Exercise goal -> Out of all the lines below, count those with the word "that". Give the number only.

========

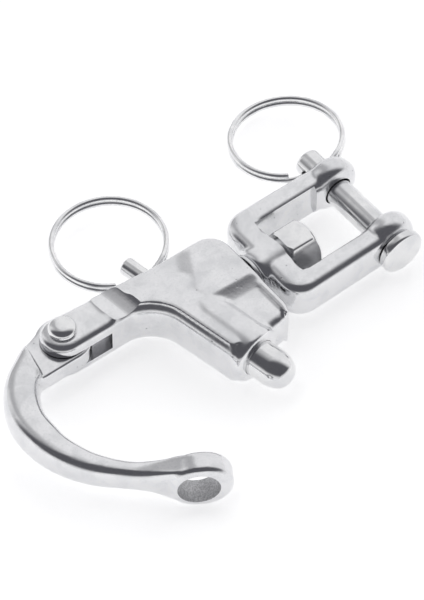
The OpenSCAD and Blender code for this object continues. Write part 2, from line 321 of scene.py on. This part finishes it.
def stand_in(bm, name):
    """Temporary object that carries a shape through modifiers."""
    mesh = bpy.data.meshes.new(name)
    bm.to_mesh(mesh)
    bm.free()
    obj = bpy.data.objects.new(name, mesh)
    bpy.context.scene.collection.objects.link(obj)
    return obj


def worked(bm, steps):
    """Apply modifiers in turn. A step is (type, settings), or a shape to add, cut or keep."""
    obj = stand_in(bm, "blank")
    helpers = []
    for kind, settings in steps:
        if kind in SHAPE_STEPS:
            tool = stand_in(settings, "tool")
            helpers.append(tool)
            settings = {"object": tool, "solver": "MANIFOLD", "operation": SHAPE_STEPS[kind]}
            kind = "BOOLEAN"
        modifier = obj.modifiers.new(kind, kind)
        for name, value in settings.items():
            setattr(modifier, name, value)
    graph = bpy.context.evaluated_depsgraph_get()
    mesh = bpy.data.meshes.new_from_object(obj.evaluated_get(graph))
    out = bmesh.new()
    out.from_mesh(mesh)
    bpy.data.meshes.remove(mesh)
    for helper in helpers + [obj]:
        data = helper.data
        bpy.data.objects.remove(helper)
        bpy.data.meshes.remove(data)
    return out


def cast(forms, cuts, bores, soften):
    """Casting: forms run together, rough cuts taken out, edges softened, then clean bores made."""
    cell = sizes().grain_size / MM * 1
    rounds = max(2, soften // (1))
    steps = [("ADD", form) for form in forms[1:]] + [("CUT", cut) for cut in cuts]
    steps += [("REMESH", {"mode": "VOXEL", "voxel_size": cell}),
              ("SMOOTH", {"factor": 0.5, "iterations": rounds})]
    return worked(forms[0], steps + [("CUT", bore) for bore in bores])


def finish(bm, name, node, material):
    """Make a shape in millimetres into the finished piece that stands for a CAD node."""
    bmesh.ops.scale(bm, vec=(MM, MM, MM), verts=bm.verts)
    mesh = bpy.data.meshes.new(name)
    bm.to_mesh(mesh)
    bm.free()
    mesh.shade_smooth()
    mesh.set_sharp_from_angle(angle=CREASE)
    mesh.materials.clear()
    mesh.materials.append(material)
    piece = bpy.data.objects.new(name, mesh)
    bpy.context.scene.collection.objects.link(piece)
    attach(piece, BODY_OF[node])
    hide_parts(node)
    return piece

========

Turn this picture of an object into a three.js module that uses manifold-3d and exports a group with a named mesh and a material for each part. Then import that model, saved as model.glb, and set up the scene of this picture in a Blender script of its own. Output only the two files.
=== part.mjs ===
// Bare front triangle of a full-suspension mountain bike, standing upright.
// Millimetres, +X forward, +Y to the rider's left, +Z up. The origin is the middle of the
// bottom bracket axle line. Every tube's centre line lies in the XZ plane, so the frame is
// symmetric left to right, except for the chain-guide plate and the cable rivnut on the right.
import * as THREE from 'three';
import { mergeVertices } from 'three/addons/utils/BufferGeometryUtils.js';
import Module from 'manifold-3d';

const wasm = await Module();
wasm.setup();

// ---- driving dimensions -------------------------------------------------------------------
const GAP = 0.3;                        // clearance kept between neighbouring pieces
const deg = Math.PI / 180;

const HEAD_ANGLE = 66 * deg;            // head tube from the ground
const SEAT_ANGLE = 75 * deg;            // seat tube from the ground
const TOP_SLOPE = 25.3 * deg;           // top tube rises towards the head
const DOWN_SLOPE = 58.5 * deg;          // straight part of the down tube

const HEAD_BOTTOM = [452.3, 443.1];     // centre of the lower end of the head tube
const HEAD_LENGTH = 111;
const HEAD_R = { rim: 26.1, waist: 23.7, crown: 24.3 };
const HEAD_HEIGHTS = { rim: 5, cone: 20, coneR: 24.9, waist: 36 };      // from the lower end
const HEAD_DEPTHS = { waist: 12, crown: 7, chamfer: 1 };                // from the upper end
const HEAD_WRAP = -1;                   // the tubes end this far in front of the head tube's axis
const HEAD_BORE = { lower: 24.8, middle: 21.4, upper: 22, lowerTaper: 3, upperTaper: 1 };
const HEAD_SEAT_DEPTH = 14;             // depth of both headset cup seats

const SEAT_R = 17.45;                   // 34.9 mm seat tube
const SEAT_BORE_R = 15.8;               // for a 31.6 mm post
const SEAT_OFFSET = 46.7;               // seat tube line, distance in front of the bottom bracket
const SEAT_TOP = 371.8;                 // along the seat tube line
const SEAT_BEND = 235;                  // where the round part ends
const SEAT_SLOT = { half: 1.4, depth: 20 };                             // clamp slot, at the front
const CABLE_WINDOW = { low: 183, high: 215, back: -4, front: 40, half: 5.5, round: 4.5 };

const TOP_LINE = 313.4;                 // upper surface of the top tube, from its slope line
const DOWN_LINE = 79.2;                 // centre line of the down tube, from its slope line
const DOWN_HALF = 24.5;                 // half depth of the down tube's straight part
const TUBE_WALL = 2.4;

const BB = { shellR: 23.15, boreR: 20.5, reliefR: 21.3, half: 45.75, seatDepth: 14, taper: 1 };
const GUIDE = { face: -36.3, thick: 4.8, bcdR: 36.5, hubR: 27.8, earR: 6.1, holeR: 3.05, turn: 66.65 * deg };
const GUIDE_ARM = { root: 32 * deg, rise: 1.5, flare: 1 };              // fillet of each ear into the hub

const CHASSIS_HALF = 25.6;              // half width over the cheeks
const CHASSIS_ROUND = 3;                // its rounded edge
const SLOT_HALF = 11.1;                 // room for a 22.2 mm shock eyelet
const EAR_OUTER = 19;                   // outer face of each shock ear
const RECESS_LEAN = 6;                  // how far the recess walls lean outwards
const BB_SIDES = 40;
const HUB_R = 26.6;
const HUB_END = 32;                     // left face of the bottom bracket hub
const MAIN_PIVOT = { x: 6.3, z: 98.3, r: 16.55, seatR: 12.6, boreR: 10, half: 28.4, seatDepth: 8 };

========

Completed task -> 3